İZMİRLİ OLMALARI SONUÇLARI DEĞİŞTİRİR Mİ?
Çevre Mühendisleri Odası İzmir Şube Başkanı E. Helil İnay Kınay tarafından okunan açıklamada, 200 bin kişinin içme suyunu karşılamak için planlanan Çamlı Barajı'na su sağlayacak derelerin mutlak koruma alanı içinde yer alan Efemçukuru Altın Madeninin yarattığı ve yaratacağı çevresel risklerle mücadelenin sürdüğüne vurgu yapılarak, İzmir kentinin gelecekteki su kaynağına ilişkin hayati öneme sahip olan bölgede kirlilik yarattığı bilirkişi raporları ile bilimsel olarak tespit edilen tesis ile ilgili olarak bugün elimizde iki ayrı mahkeme kararı bulunmaktadır. Bir tarafta 31.12.2012 tarihli ÇED iptaline ilişkin karar Danıştayca bilirkişiler İzmirli oldukları için bozulmuştur. Diğer tarafta ise 17.11.2015 tarihli ÇED olumlu belgesinin iptali davasında yürütmeyi durdurma kararı verilmiştir. 31.12.2012 Tarihli ÇED iptaline ilişkin kararın bozulmasında gerekçe olarak bilirkişilerin İzmirli olması gösterilmiştir. İzmirli olmaları, bilirkişi raporlarında ifade edilen maden alanından alınan numunelerle gerçekleştirilen analizlerde ortaya çıkan ağır metallerle ilgili sonuçları değiştirir mi? dendi.
ALTIN MADENİ DERHAL KAPATILMALI
Davacılar, Efemçukuru Altın Madeninin derhal kapatılması için yetkililere çağrı yaparak, madenin kapatılmaması halinde oluşacak kirlenmeden madeni işleten şirketle birlikte yetkili tüm kamu idareleri ve görevlilerinin doğrudan sorumlu olacaklarını belirtti.
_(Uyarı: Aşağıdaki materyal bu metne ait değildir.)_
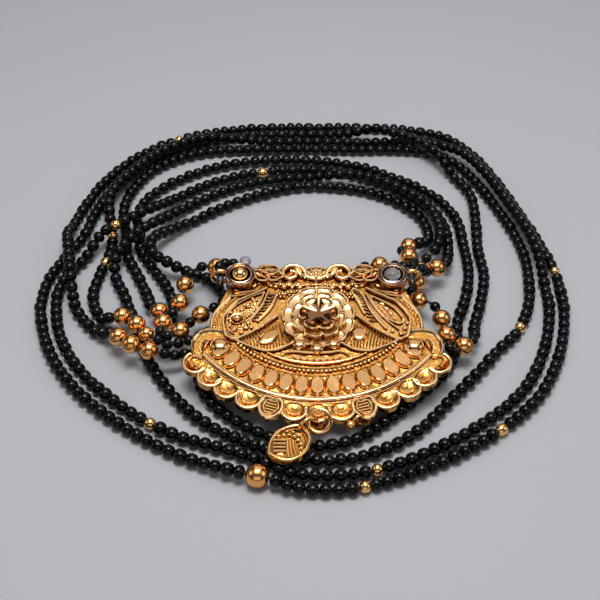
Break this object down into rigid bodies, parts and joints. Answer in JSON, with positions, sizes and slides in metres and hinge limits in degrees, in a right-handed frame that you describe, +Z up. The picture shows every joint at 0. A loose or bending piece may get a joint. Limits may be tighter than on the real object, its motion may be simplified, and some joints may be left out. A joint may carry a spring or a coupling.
{
  "type": "mangalsutra necklace",
  "caption": "Necklace of black bead strings and gold balls with a worked half-moon pendant, laid in a coil on a flat surface.",
  "frame": {"origin": "middle of the jewel's bounding box, on the surface that it lies on", "axes": "+Z up from the surface, -Y towards the viewer and the pendant's lobed edge, +X to the viewer's right"},
  "size_m": [0.1009, 0.1061, 0.0114],
  "materials": {
    "gold": "polished",
    "black_beads": "glossy",
    "clear_stone": "faceted",
    "crystal": "faceted"
  },
  "bodies": {
    "root": {"pendant": "gold", "strand_1": "black_beads", "strand_2": "black_beads", "strand_3": "black_beads", "strand_4": "black_beads", "ring_ball": "gold", "ring_stone": "clear_stone", "crystal": "crystal", "jump_ring_a": "gold", "jump_ring_b": "gold", "charm": "gold", "drop_ball": "gold", "lone_ball": "gold", "ball_1_8": "gold", "ball_1_9": "gold", "ball_1_10": "gold", "ball_1_71": "gold", "ball_1_74": "gold", "ball_1_76": "gold", "ball_1_78": "gold", "ball_1_79": "gold", "ball_2_8": "gold", "ball_2_9": "gold", "ball_2_11": "gold", "ball_2_69": "gold", "ball_3_3": "gold", "ball_3_6": "gold", "ball_3_8": "gold", "ball_3_10": "gold", "ball_3_63": "gold", "ball_3_64": "gold", "ball_3_70": "gold", "ball_4_5": "gold", "ball_4_7": "gold", "ball_4_10": "gold", "ball_4_63": "gold", "ball_4_65": "gold"}
  },
  "joints": []
}
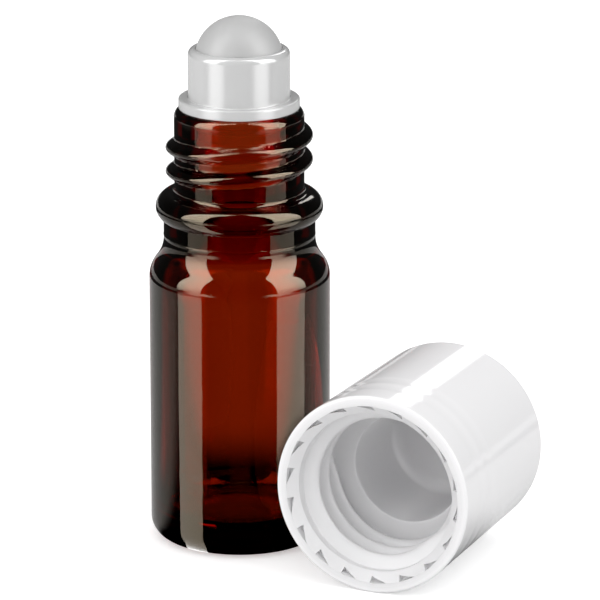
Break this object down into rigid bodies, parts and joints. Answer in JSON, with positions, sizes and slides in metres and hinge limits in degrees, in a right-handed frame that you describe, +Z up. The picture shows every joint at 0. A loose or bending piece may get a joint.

Açıklamanın devamında şu ifadelere yer verildi: Yıllardır yürüttüğümüz haklı mücadelemizin sonunda yargı İzmir'in yaşamı koruyacak bir karar daha vermiştir, kararı uygulatma görevi bizlerin ve tüm İzmirlilerindir. Tüm İzmirlileri, İzmir milletvekillerini, İzmir Valiliği ve İzmir Büyükşehir Belediyesi, başta olmak üzere tüm yetkili kurum ve kuruluşları bu sürece sahip çıkmaya, kentimizin geleceğine yaşam varlıklarımıza sahip çıkmaya çağırıyoruz. Kentimizde su kaynaklarımızın ve doğal varlıklarımızın korunarak geliştirilmesini yaşamsal bir olgu olarak değerlendiriyoruz. Bu süreçte taraf olduğumuzu, yaşamın ve kamu yararı tarafında olduğumuzu tekrarlıyor; İzmir kentinin yaşam kaynaklarının, insanımıza, doğamıza, yaşamımıza sahip çıkma inancımız ve kararlılığımızı kamuoyu ile paylaşıyoruz.